Quais ciências e quais tecnologias fazemos enquanto localidade geográfica e historicamente situada? Dossiê publicado na Revista de Estudios Brasileños, periódico da Universidad de Salamanca e Universidade de São Paulo (USP), reúne análises que apontam a diversidade e o contínuo interesse em investigações dos Estudos Sociais da Ciência e da Tecnologia (STS, na sigla em inglês) no Brasil.
Organizado por Paulo Elian e Luiz Otávio Ferreira, pesquisadores da Casa de Oswaldo Cruz (COC/Fiocruz), e por Marcia Regina Barros da Silva, da USP, o dossiê revela, por meio de nove artigos e três entrevistas, a diversidade teórica e metodológica do campo. Surgido no fim dos anos 1970, os Estudos Sociais da Ciência e da Tecnologia (STS) ampliou os modos de compreensão do fazer científico ao mostrar que C&T são objetos que possuem historicidade, não estão apartados da sociedade.
“Ao destacarmos que ciências e tecnologias não são apenas produtos técnicos, resultantes de alguma evolução humana, ou resultado de inovações mecânicas progressivas, queremos pensar nas ciências e nas tecnologias não como correlatas da vontade de progresso. O que seja ciência e tecnologia não é algo permanente na história. Ciência e tecnologia podem ser progresso ou regressão, guerra ou paz, a depender do que agenciam, do que articulam e do que transformam”, escrevem os organizadores no texto de introdução “Estudos Sociais da Ciência no Brasil: o que podem ser e do que tratam”.

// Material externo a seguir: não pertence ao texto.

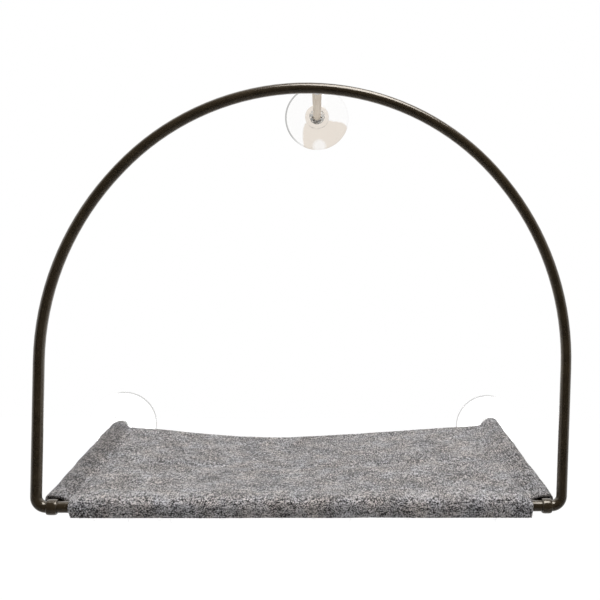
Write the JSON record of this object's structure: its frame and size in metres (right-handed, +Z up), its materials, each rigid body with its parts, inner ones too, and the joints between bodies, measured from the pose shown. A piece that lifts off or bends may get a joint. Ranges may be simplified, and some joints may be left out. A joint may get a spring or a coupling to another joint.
{
  "type": "window mounted cat perch",
  "caption": "Window perch for a cat: felt bed on two rods under a tall arched tube hoop, held to the glass by suction cups behind the rods and a strut.",
  "frame": {"origin": "on the window's face, midway between the two lower suction cups, at the height of the bed rods", "axes": "+X along the window to the right as seen from the room, +Y from the room towards the window, +Z up"},
  "size_m": [0.552, 0.3079, 0.481],
  "materials": {
    "powder_coat": "semi-gloss dark bronze powder coat on steel tube",
    "strut_coat": "matte off-white coat on steel tube",
    "felt": "thick grey melange felt",
    "clear_pvc": "clear, slightly milky soft PVC",
    "zinc": "bright zinc plate",
    "nylon": "black moulded nylon",
    "closure_tape": "woven hook and loop tape"
  },
  "bodies": {
    "bed": {"left_side_rod": "powder_coat", "right_side_rod": "powder_coat", "left_eye": "powder_coat", "right_eye": "powder_coat", "left_eye_bush": "nylon", "right_eye_bush": "nylon", "left_rod_plug": "nylon", "right_rod_plug": "nylon", "left_star_washer": "zinc", "right_star_washer": "zinc", "seat_panel": "felt", "left_sleeve": "felt", "right_sleeve": "felt", "front_sleeve": "felt", "front_hook_strip": "closure_tape", "front_loop_strip": "closure_tape"},
    "hoop": {"hoop_tube": "powder_coat", "front_bar": "powder_coat", "left_lock_screw": "zinc", "right_lock_screw": "zinc", "crown_stud": "powder_coat"},
    "strut": {"strut_tube": "strut_coat", "strut_insert": "zinc", "strut_plug": "nylon", "top_star_washer": "zinc"},
    "top_cup": {"top_cup": "clear_pvc"},
    "left_cup": {"left_cup": "clear_pvc"},
    "right_cup": {"right_cup": "clear_pvc"}
  },
  "joints": [
    {"name": "hoop_fold", "type": "hinge", "parent": "bed", "child": "hoop", "pos_m": [0, -0.3, 0], "axis": [-1, 0, 0], "range_deg": [0, 84]},
    {"name": "strut_turn", "type": "hinge", "parent": "hoop", "child": "strut", "pos_m": [0, -0.289, 0.399], "axis": [0, 1, 0], "continuous": true},
    {"name": "top_cup_turn", "type": "hinge", "parent": "strut", "child": "top_cup", "pos_m": [0, 0, 0.399], "axis": [0, 1, 0], "continuous": true},
    {"name": "left_cup_turn", "type": "hinge", "parent": "bed", "child": "left_cup", "pos_m": [-0.235, 0, 0], "axis": [0, 1, 0], "continuous": true},
    {"name": "right_cup_turn", "type": "hinge", "parent": "bed", "child": "right_cup", "pos_m": [0.235, 0, 0], "axis": [0, 1, 0], "continuous": true}
  ]
}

Com nove artigos e três entrevistas, o dossiê abre com uma análise do debate sobre a expertise que mobilizou o campo dos STS nas duas primeiras décadas do século 21, em estudo assinado por pesquisadores em estágio pós-doutoral na Casa de Oswaldo Cruz (Thiago da Costa Lopes e Ede Cerqueira) e pela pesquisadora Simone Petraglia Kropf, todos dos Programa de Pós-Graduação em História das Ciências e da Saúde (PPGHCS) da Casa de Oswaldo Cruz.
Outros três artigos são assinados por egressos do programa: Daiane Rossi investiga a composição institucional e de gênero da comunidade científica brasileira a partir de dados coletados pela Campanha Nacional de Aperfeiçoamento de Pessoal de Nível Superior (Capes), na década de 1950; Renilson Beraldo analisa o conhecimento médico no circuito germano-hispano-brasileiro; e Ricardo dos Santos Batista estuda o papel das enfermeiras no Serviço Especial de Saúde Pública (SESP), em parceria com José Lúcio Costa Ramos, da Universidade Federal da Bahia (UFBA).
O conjunto de documentos traz também uma etnografia dos primeiros dias de uma cientista em um laboratório de Ciências Biológicas (Samuel Itxai Silva Lobo, Gabriel Menezes Viana e Francisco Ângelo Coutinho) e estudos sobre hierarquização do conhecimento científico na pesquisa em agroenergia (Fabrício Monteiro Neves); produção latino-americana em ciências sociais computacionais (Gleidylucy Oliveira e Rafael Cardoso Sampaio); trajetória dos farmacologistas José Ribeiro do Valle e Maurício O. da Rocha e Silva (Isabella Bonaventura); e abordagem da vacina contra Covid-19 em portais evangélicos (Marcela Barba e Fernanda Rios).
Além dos artigos, o dossiê traz entrevistas com três pesquisadores brasileiros atuantes no campo dos Estudos de Ciência e Tecnologia do país: os professores Ivan da Costa Marques (Universidade Federal do Rio de Janeiro), Guilherme Sá (Universidade de Brasília) e Maria Carlotto (Universidade Federal do ABC). “Reunimos pesquisadores e pesquisadoras de diferentes gerações e de várias instituições”, observa Paulo Elian, que, assim como os demais organizadores, têm a expectativa de que o dossiê amplie o reconhecimento da produção brasileira e mostre como a temática vem estimulando trabalhos nos diferentes espaços institucionais no país.